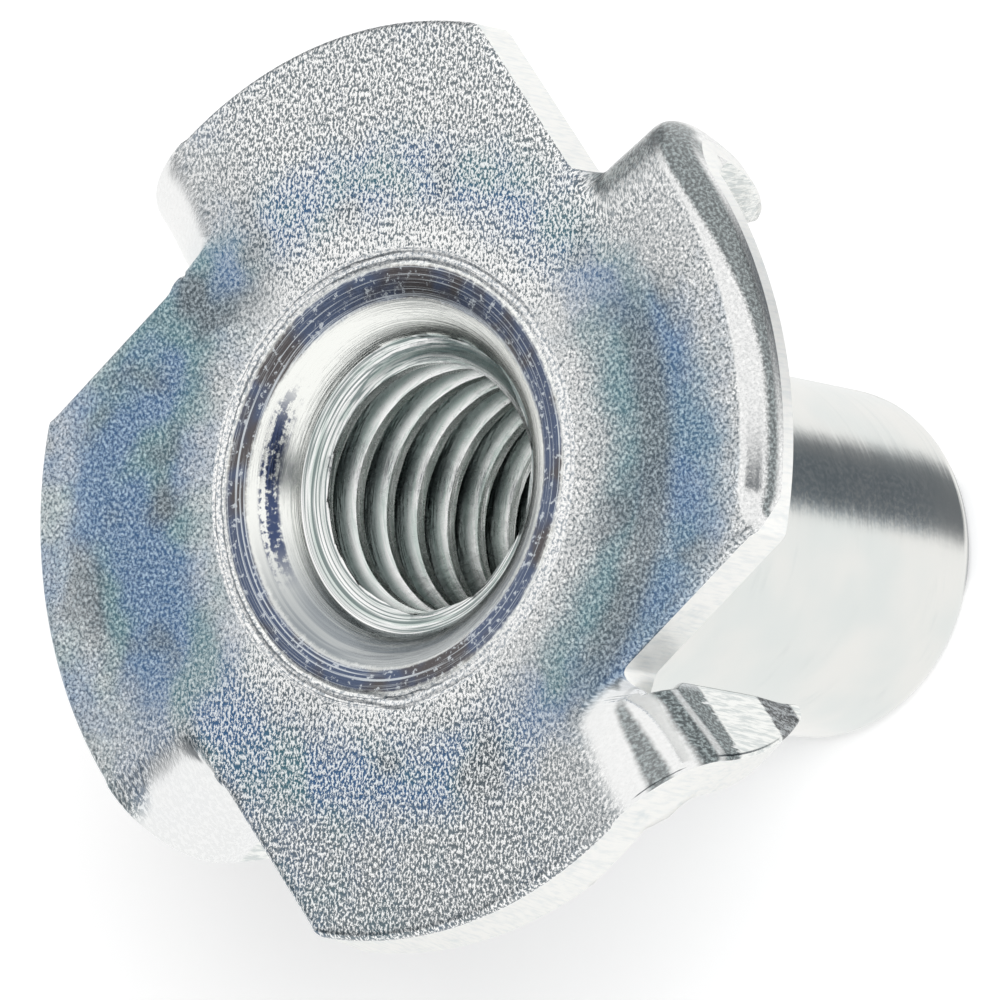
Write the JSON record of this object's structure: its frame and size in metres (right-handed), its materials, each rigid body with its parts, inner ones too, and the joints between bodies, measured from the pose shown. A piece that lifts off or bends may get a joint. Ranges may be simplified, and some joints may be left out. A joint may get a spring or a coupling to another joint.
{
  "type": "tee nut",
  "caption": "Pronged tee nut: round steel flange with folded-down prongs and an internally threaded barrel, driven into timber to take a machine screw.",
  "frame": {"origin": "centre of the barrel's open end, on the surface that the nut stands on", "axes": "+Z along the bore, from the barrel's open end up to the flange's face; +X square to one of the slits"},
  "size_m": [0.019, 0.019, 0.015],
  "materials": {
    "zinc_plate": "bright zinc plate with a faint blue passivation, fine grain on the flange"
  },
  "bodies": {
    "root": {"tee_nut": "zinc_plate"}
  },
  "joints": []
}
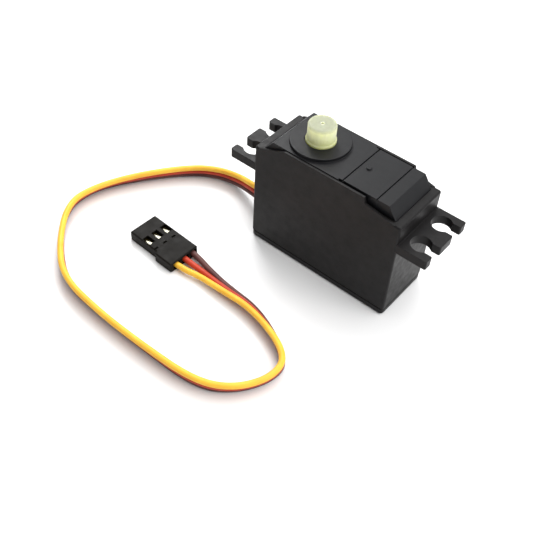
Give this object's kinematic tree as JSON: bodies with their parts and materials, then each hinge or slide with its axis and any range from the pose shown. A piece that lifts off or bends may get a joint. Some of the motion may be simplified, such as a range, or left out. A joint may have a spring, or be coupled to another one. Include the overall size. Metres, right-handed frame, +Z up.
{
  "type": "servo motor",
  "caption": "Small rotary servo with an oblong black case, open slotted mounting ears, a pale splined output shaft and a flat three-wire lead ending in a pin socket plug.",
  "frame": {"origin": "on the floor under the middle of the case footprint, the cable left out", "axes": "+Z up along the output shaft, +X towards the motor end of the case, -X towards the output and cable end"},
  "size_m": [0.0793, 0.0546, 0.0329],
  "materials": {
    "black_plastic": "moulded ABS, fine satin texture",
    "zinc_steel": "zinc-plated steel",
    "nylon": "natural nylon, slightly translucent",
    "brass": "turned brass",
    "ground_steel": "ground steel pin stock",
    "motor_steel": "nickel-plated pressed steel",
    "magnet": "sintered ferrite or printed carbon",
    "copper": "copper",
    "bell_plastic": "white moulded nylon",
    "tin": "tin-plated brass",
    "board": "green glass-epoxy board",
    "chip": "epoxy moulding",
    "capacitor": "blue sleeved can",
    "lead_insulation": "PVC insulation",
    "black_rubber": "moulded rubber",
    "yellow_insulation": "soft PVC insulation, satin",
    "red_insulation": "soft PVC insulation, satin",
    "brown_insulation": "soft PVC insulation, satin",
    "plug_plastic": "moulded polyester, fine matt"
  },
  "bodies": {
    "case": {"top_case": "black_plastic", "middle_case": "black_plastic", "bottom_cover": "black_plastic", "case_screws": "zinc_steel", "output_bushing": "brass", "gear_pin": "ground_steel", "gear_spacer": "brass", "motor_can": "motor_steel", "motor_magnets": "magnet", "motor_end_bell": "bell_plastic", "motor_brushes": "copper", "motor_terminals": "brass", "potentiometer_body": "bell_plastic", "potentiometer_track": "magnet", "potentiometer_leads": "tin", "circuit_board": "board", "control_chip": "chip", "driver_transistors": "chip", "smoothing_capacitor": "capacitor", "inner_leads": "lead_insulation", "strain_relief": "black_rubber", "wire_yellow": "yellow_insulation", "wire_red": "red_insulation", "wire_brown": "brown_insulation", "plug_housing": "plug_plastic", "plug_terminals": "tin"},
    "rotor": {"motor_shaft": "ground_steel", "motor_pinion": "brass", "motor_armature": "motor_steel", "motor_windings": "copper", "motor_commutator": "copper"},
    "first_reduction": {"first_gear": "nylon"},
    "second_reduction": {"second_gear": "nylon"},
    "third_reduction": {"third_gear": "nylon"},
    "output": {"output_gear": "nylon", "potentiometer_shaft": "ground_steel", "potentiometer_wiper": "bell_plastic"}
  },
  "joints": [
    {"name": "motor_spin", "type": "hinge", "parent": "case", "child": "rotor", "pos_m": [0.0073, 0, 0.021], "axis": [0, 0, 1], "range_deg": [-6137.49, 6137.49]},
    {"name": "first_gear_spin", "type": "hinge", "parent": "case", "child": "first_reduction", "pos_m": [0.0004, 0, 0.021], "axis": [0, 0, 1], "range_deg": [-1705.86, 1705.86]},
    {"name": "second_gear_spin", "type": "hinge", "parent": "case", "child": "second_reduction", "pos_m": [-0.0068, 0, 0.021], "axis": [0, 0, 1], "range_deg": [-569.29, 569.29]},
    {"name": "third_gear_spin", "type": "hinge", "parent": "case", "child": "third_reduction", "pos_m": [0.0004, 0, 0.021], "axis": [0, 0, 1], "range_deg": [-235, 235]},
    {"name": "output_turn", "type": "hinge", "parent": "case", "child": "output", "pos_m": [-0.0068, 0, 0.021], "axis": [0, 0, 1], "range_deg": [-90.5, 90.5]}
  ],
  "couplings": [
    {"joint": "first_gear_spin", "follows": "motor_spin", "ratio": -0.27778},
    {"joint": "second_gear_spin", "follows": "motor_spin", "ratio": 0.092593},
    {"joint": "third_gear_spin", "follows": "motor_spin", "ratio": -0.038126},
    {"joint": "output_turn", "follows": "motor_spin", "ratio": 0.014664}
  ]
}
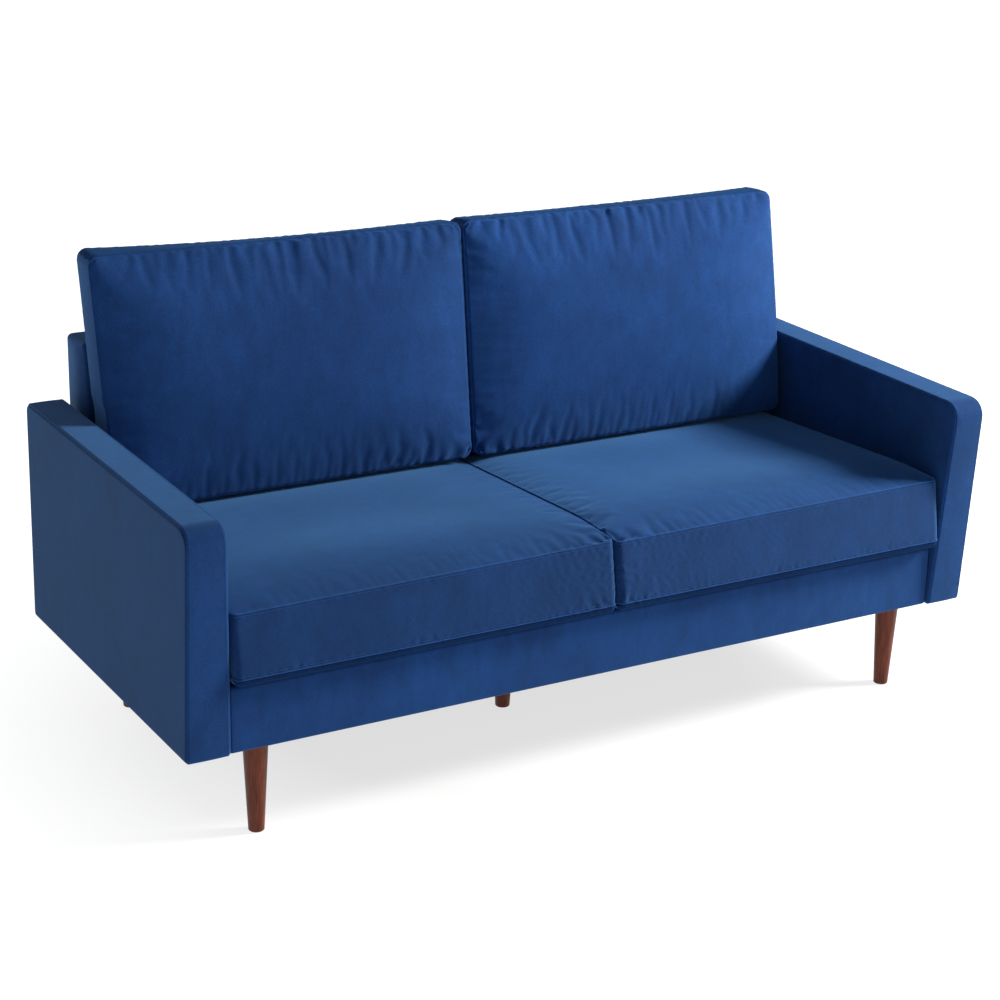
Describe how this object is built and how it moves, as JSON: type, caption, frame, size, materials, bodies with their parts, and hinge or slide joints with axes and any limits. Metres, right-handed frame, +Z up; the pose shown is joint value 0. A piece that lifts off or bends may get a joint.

• **What needs to be done**
Send back every record, precisely as written.

• **Solution**
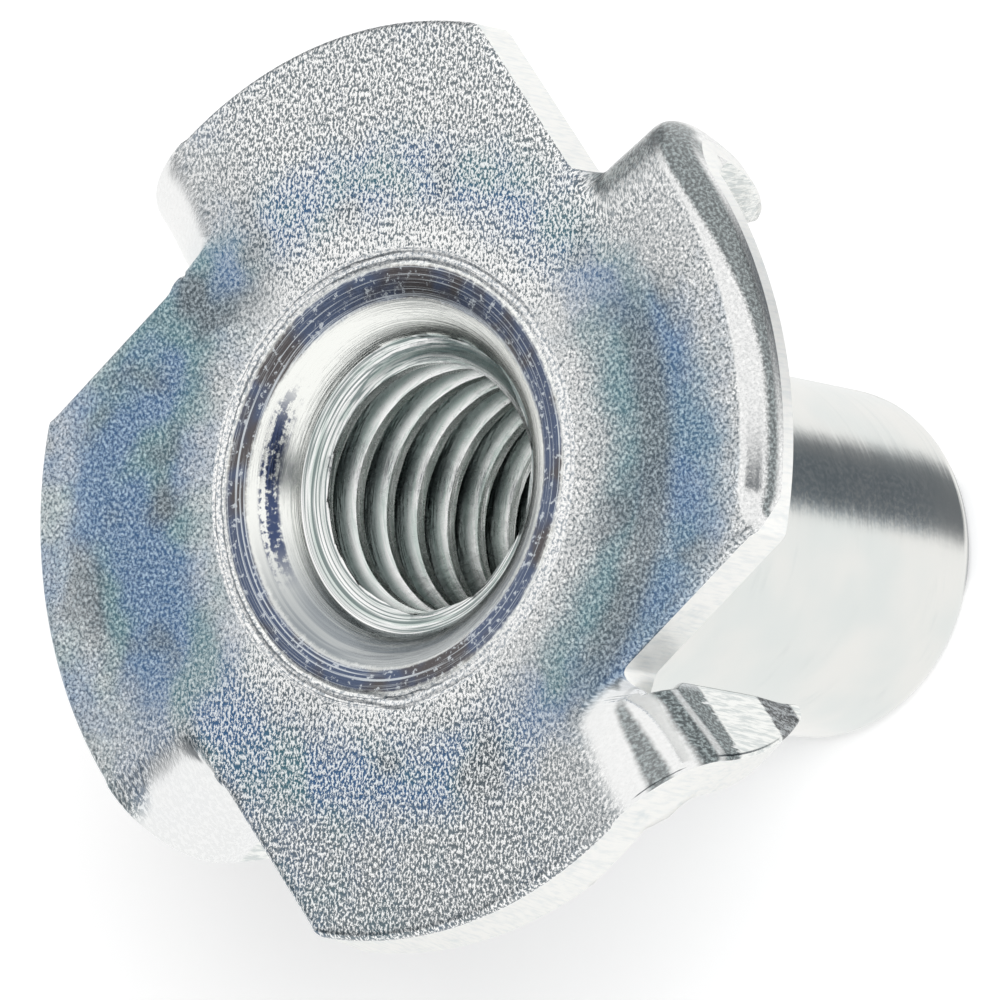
Write the JSON record of this object's structure: its frame and size in metres (right-handed), its materials, each rigid body with its parts, inner ones too, and the joints between bodies, measured from the pose shown. A piece that lifts off or bends may get a joint. Ranges may be simplified, and some joints may be left out. A joint may get a spring or a coupling to another joint.
{
  "type": "tee nut",
  "caption": "Pronged tee nut: round steel flange with folded-down prongs and an internally threaded barrel, driven into timber to take a machine screw.",
  "frame": {"origin": "centre of the barrel's open end, on the surface that the nut stands on", "axes": "+Z along the bore, from the barrel's open end up to the flange's face; +X square to one of the slits"},
  "size_m": [0.019, 0.019, 0.015],
  "materials": {
    "zinc_plate": "bright zinc plate with a faint blue passivation, fine grain on the flange"
  },
  "bodies": {
    "root": {"tee_nut": "zinc_plate"}
  },
  "joints": []
}
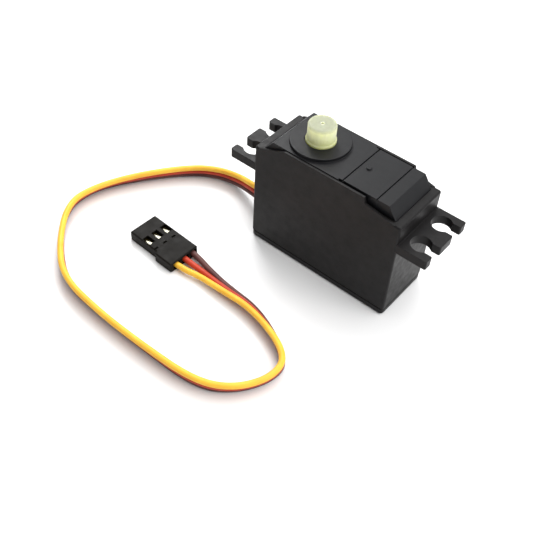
Give this object's kinematic tree as JSON: bodies with their parts and materials, then each hinge or slide with its axis and any range from the pose shown. A piece that lifts off or bends may get a joint. Some of the motion may be simplified, such as a range, or left out. A joint may have a spring, or be coupled to another one. Include the overall size. Metres, right-handed frame, +Z up.
{
  "type": "servo motor",
  "caption": "Small rotary servo with an oblong black case, open slotted mounting ears, a pale splined output shaft and a flat three-wire lead ending in a pin socket plug.",
  "frame": {"origin": "on the floor under the middle of the case footprint, the cable left out", "axes": "+Z up along the output shaft, +X towards the motor end of the case, -X towards the output and cable end"},
  "size_m": [0.0793, 0.0546, 0.0329],
  "materials": {
    "black_plastic": "moulded ABS, fine satin texture",
    "zinc_steel": "zinc-plated steel",
    "nylon": "natural nylon, slightly translucent",
    "brass": "turned brass",
    "ground_steel": "ground steel pin stock",
    "motor_steel": "nickel-plated pressed steel",
    "magnet": "sintered ferrite or printed carbon",
    "copper": "copper",
    "bell_plastic": "white moulded nylon",
    "tin": "tin-plated brass",
    "board": "green glass-epoxy board",
    "chip": "epoxy moulding",
    "capacitor": "blue sleeved can",
    "lead_insulation": "PVC insulation",
    "black_rubber": "moulded rubber",
    "yellow_insulation": "soft PVC insulation, satin",
    "red_insulation": "soft PVC insulation, satin",
    "brown_insulation": "soft PVC insulation, satin",
    "plug_plastic": "moulded polyester, fine matt"
  },
  "bodies": {
    "case": {"top_case": "black_plastic", "middle_case": "black_plastic", "bottom_cover": "black_plastic", "case_screws": "zinc_steel", "output_bushing": "brass", "gear_pin": "ground_steel", "gear_spacer": "brass", "motor_can": "motor_steel", "motor_magnets": "magnet", "motor_end_bell": "bell_plastic", "motor_brushes": "copper", "motor_terminals": "brass", "potentiometer_body": "bell_plastic", "potentiometer_track": "magnet", "potentiometer_leads": "tin", "circuit_board": "board", "control_chip": "chip", "driver_transistors": "chip", "smoothing_capacitor": "capacitor", "inner_leads": "lead_insulation", "strain_relief": "black_rubber", "wire_yellow": "yellow_insulation", "wire_red": "red_insulation", "wire_brown": "brown_insulation", "plug_housing": "plug_plastic", "plug_terminals": "tin"},
    "rotor": {"motor_shaft": "ground_steel", "motor_pinion": "brass", "motor_armature": "motor_steel", "motor_windings": "copper", "motor_commutator": "copper"},
    "first_reduction": {"first_gear": "nylon"},
    "second_reduction": {"second_gear": "nylon"},
    "third_reduction": {"third_gear": "nylon"},
    "output": {"output_gear": "nylon", "potentiometer_shaft": "ground_steel", "potentiometer_wiper": "bell_plastic"}
  },
  "joints": [
    {"name": "motor_spin", "type": "hinge", "parent": "case", "child": "rotor", "pos_m": [0.0073, 0, 0.021], "axis": [0, 0, 1], "range_deg": [-6137.49, 6137.49]},
    {"name": "first_gear_spin", "type": "hinge", "parent": "case", "child": "first_reduction", "pos_m": [0.0004, 0, 0.021], "axis": [0, 0, 1], "range_deg": [-1705.86, 1705.86]},
    {"name": "second_gear_spin", "type": "hinge", "parent": "case", "child": "second_reduction", "pos_m": [-0.0068, 0, 0.021], "axis": [0, 0, 1], "range_deg": [-569.29, 569.29]},
    {"name": "third_gear_spin", "type": "hinge", "parent": "case", "child": "third_reduction", "pos_m": [0.0004, 0, 0.021], "axis": [0, 0, 1], "range_deg": [-235, 235]},
    {"name": "output_turn", "type": "hinge", "parent": "case", "child": "output", "pos_m": [-0.0068, 0, 0.021], "axis": [0, 0, 1], "range_deg": [-90.5, 90.5]}
  ],
  "couplings": [
    {"joint": "first_gear_spin", "follows": "motor_spin", "ratio": -0.27778},
    {"joint": "second_gear_spin", "follows": "motor_spin", "ratio": 0.092593},
    {"joint": "third_gear_spin", "follows": "motor_spin", "ratio": -0.038126},
    {"joint": "output_turn", "follows": "motor_spin", "ratio": 0.014664}
  ]
}
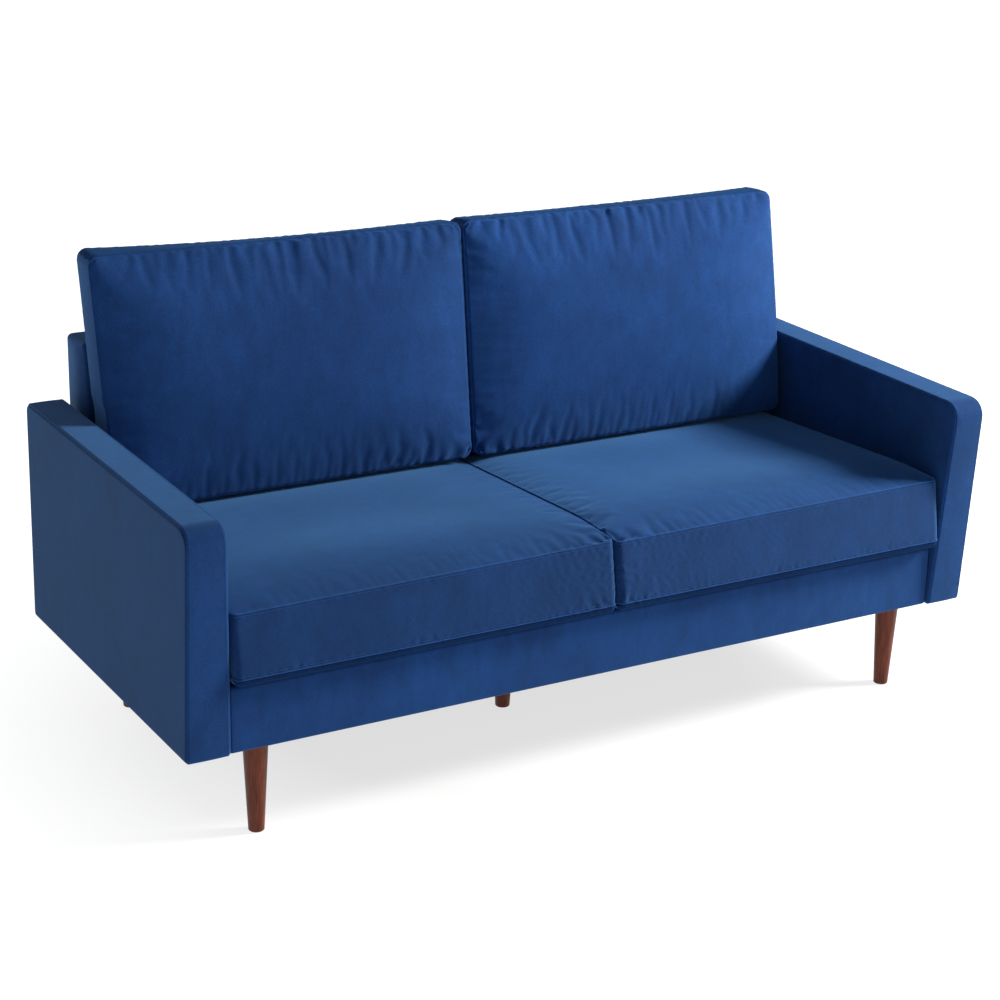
Describe how this object is built and how it moves, as JSON: type, caption, frame, size, materials, bodies with their parts, and hinge or slide joints with axes and any limits. Metres, right-handed frame, +Z up; the pose shown is joint value 0. A piece that lifts off or bends may get a joint.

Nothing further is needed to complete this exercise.